WHAT IS REQUIRED: From the listing below, extract every line containing "Write".

DATA LINES:
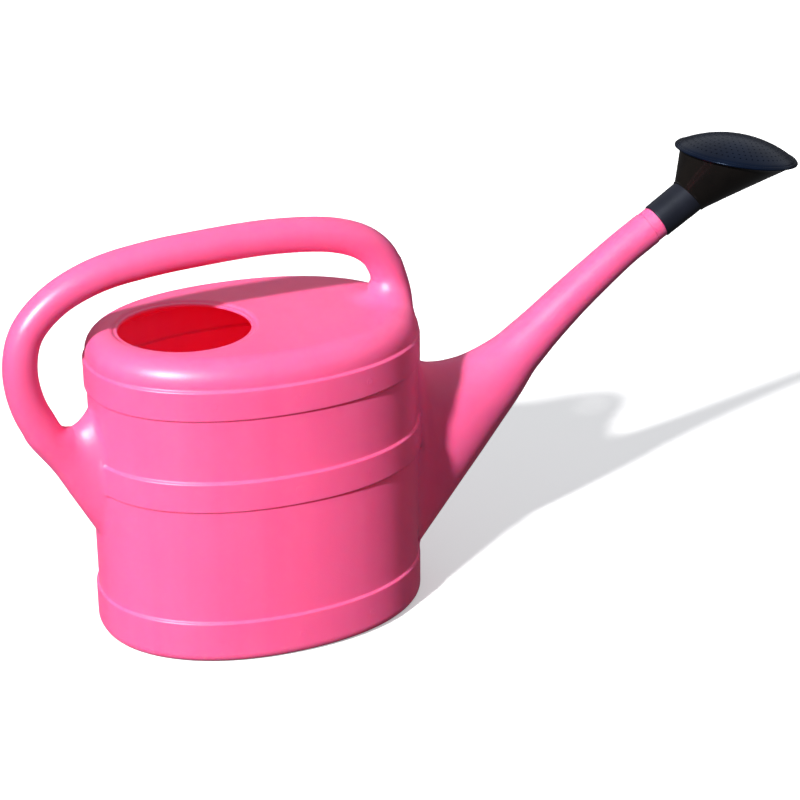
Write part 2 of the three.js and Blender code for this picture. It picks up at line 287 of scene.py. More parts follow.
def new_object(name, mesh):
    made = bpy.data.objects.new(name, mesh)
    bpy.context.scene.collection.objects.link(made)
    return made


def solid(name, rings, wrap=False, ends=(None, None), source=0):
    """Closed mesh over rings of equally many points. A fan to a point closes each open end."""
    count, sides = len(rings), len(rings[0])
    points = [tuple(p) for ring in rings for p in ring]
    faces = []
    for k in range(count if wrap else count - 1):
        low, high = k * sides, ((k + 1) % count) * sides
        for i in range(sides):
            j = (i + 1) % sides
            faces.append((low + i, low + j, high + j, high + i))
    if not wrap:
        for ring, tip in ((0, ends[0]), (count - 1, ends[1])):
            points.append(tuple(np.mean(rings[ring], axis=0) if tip is None else tip))
            for i in range(sides):
                a, b = ring * sides + i, ring * sides + (i + 1) % sides
                faces.append((b, a, len(points) - 1) if ring == 0 else (a, b, len(points) - 1))
    moved = (np.array(points) + [TANK_X, 0.0, 0.0]) * MM
    if enclosed(moved, faces) < 0:
        faces = [face[::-1] for face in faces]
    mesh = bpy.data.meshes.new(name)
    mesh.from_pydata(moved.tolist(), [], faces)
    for material in SOURCES:
        mesh.materials.append(material)
    mesh.polygons.foreach_set("material_index", [source] * len(faces))
    mesh.shade_smooth()
    return new_object(name, mesh)


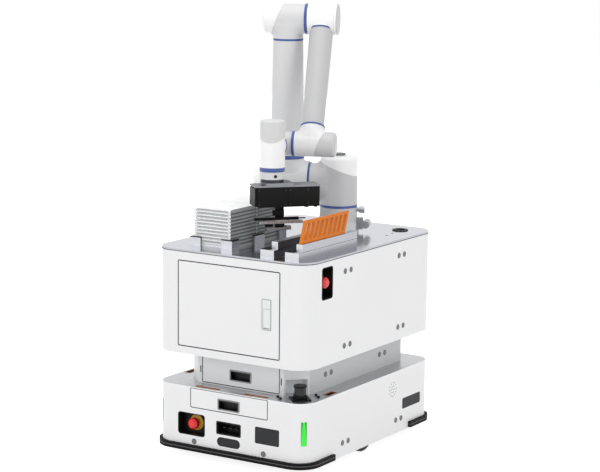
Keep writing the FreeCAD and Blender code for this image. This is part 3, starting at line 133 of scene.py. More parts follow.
def node(tree, kind, inputs=(), **settings):
    """Add one node: settings are its own properties, inputs pair a socket with a value or link."""
    made = tree.nodes.new(kind)
    for key, value in settings.items():
        setattr(made, key, value)
    for key, value in dict(inputs).items():
        if isinstance(value, bpy.types.NodeSocket):
            tree.links.new(value, made.inputs[key])
        else:
            made.inputs[key].default_value = value
    return made


def only_looks(tree):
    """A socket that is 1 for rays that show a thing, by eye, mirror or glass, and else 0."""
    rays = node(tree, "ShaderNodeLightPath")
    seen = rays.outputs["Is Camera Ray"]
    for kind in ("Is Glossy Ray", "Is Transmission Ray"):
        seen = node(tree, "ShaderNodeMath", {0: seen, 1: rays.outputs[kind]},
                    operation="MAXIMUM").outputs[0]
    return seen


ROOM_LIGHT = 0.6    # the room's own light on the robot, where 1 is white

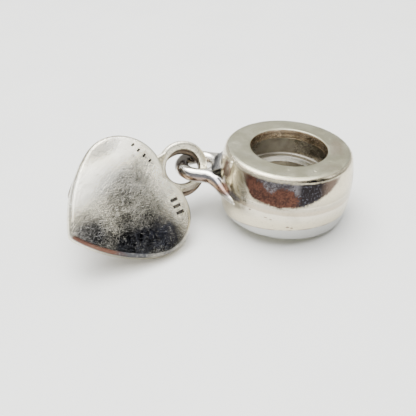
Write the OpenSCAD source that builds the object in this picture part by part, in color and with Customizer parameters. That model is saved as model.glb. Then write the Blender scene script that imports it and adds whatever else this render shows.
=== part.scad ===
// Double heart pendant: a short barrel bead that slides on a bracelet, with a bail ring soldered to
// its side, and two cast hearts that hang together on that ring.
// Millimetres. Origin at the middle of the bead's bore, +Z up as the pendant lies on a table,
// the bail ring toward -X. The surface it lies on is 2.52 below the origin.

/* [Bead] */
// Length of the bead along its bore
bead_len = 4.4; // [4:0.1:5]
// Radius of the bore, measured on its two end flanges and its middle rib
bore_r = 2.4; // [2.2:0.05:2.6]
// Radius of the barrel at mid-length
barrel_r = 4.22; // [4.1:0.02:4.3]
// Radius that the crowned side reaches at the end faces, before the corner is rounded
end_r = 3.92; // [3.85:0.01:3.98]
// Radius of the rounded corner between the side and an end face
end_corner_r = 0.4; // [0.3:0.01:0.45]
// Length of the plain flange at each end of the bore
flange_len = 0.65; // [0.5:0.05:0.8]
// Length of the narrow rib in the middle of the bore
rib_len = 0.4; // [0.3:0.05:0.6]
// Radius of the two wide grooves inside the bore
groove_r = 2.82; // [2.7:0.02:2.95]
// Width of the small chamfer where the bore meets an end face
bore_chamfer = 0.08; // [0.04:0.01:0.12]

/* [Bail ring] */
// Radius of the bail ring, to the middle of its wire
ring_r = 1.186; // [1.17:0.002:1.2]
// Radius of the bail ring's wire
ring_wire_r = 0.45; // [0.42:0.01:0.46]
// Distance from the bore's axis to the middle of the bail ring
ring_reach = 5.6; // [5.58:0.01:5.62]
// Height of the foot's upper edge where it meets the barrel, over mid-length
foot_top = 2; // [1.8:0.02:2.05]
// Depth of the foot's lower edge where it meets the barrel, under mid-length
foot_low = 0.85; // [0.75:0.05:1]
// Half width of the soldered foot where it meets the barrel
foot_half_w = 2.6; // [2.4:0.05:2.7]
// Distance from the bore's axis to the outer end of the foot
foot_reach = 4.62; // [4.6:0.02:4.7]

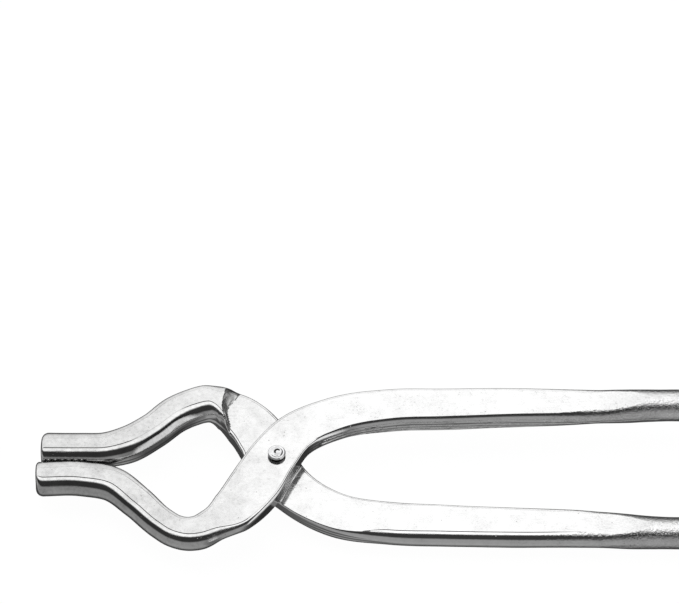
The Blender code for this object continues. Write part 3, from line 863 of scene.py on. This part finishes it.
def fills(nodes, axes):
    """A soft fill beyond the near right corner and a small one at each end."""
    right = nodes.ramp(axes["X"], (0.0, 0.0), (0.46, 0.0), (0.62, 1.0), (1.0, 1.0))
    near = nodes.ramp(
        nodes.scale_add(axes["Y"], scale=0.5, plus=0.5),
        (0.0, 1.0), (0.51, 1.0), (0.61, 0.0), (1.0, 0.0),
    )
    high = nodes.ramp(
        nodes.scale_add(axes["Z"], scale=0.5, plus=0.5),
        (0.0, 0.0), (0.40, 0.0), (0.48, 0.50), (0.56, 0.86), (0.86, 0.86), (0.895, 0.0),
    )
    corner = nodes.times(nodes.times(right, near), high)
    ends = nodes.ramp(
        nodes.math("ABSOLUTE", axes["X"]), (0.0, 0.0), (0.90, 0.0), (0.97, 0.42), (1.0, 0.50))
    return nodes.math("MAXIMUM", corner, ends)


def studio_world():
    """The camera sees plain white; everything else sees the studio."""
    world = bpy.data.worlds.new("studio")
    bpy.context.scene.world = world
    world.use_nodes = True
    nodes = Nodes(world.node_tree)
    _, axes = nodes.coordinates("Generated")
    light = nodes.math("MAXIMUM", sheet_and_room(nodes, axes), fills(nodes, axes))
    for_camera = nodes.add("ShaderNodeLightPath").outputs["Is Camera Ray"]
    studio = nodes.add("ShaderNodeBackground", {"Color": light})
    white = nodes.add("ShaderNodeBackground", {"Color": (1.0, 1.0, 1.0)})
    pick = nodes.add(
        "ShaderNodeMixShader", {0: for_camera, 1: studio.outputs[0], 2: white.outputs[0]})
    nodes.output(pick, kind="ShaderNodeOutputWorld")


VIEW_RAISED, VIEW_ROLL = 55.5, 0.42             # degrees
VIEW_WIDTH = 212.1875                           # mm across the picture at the target
TARGET_RIGHT, TARGET_UP = 19.625, 51.3125       # mm from the pivot, in the picture plane


def camera():
    """A long lens on the -y side, looking down at the tongs."""
    raised, roll = math.radians(VIEW_RAISED), math.radians(VIEW_ROLL)
    back = Vector((0.0, -math.cos(raised), math.sin(raised)))
    level = Vector((1.0, 0.0, 0.0))
    rise = Vector((0.0, math.sin(raised), math.cos(raised)))
    right = level * math.cos(roll) + rise * math.sin(roll)
    up = rise * math.cos(roll) - level * math.sin(roll)
    data = bpy.data.cameras.new("camera")
    data.lens, data.sensor_width = 400.0, 36.0
    distance = VIEW_WIDTH * MM * data.lens / data.sensor_width
    target = PIVOT + right * (TARGET_RIGHT * MM) + up * (TARGET_UP * MM)
    cam = bpy.data.objects.new("camera", data)
    bpy.context.scene.collection.objects.link(cam)
    turn = Matrix((right, up, back)).transposed().to_4x4()
    cam.matrix_world = Matrix.Translation(target + back * distance) @ turn
    data.clip_start, data.clip_end = 0.05, 50.0
    bpy.context.scene.camera = cam


stage_floor()
studio_world()
camera()
bpy.context.scene.view_settings.view_transform = "Standard"
bpy.context.scene.view_settings.look = "None"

ANSWER FOR THIS EXERCISE:
Write part 2 of the three.js and Blender code for this picture. It picks up at line 287 of scene.py. More parts follow.
Write the OpenSCAD source that builds the object in this picture part by part, in color and with Customizer parameters. That model is saved as model.glb. Then write the Blender scene script that imports it and adds whatever else this render shows.
The Blender code for this object continues. Write part 3, from line 863 of scene.py on. This part finishes it.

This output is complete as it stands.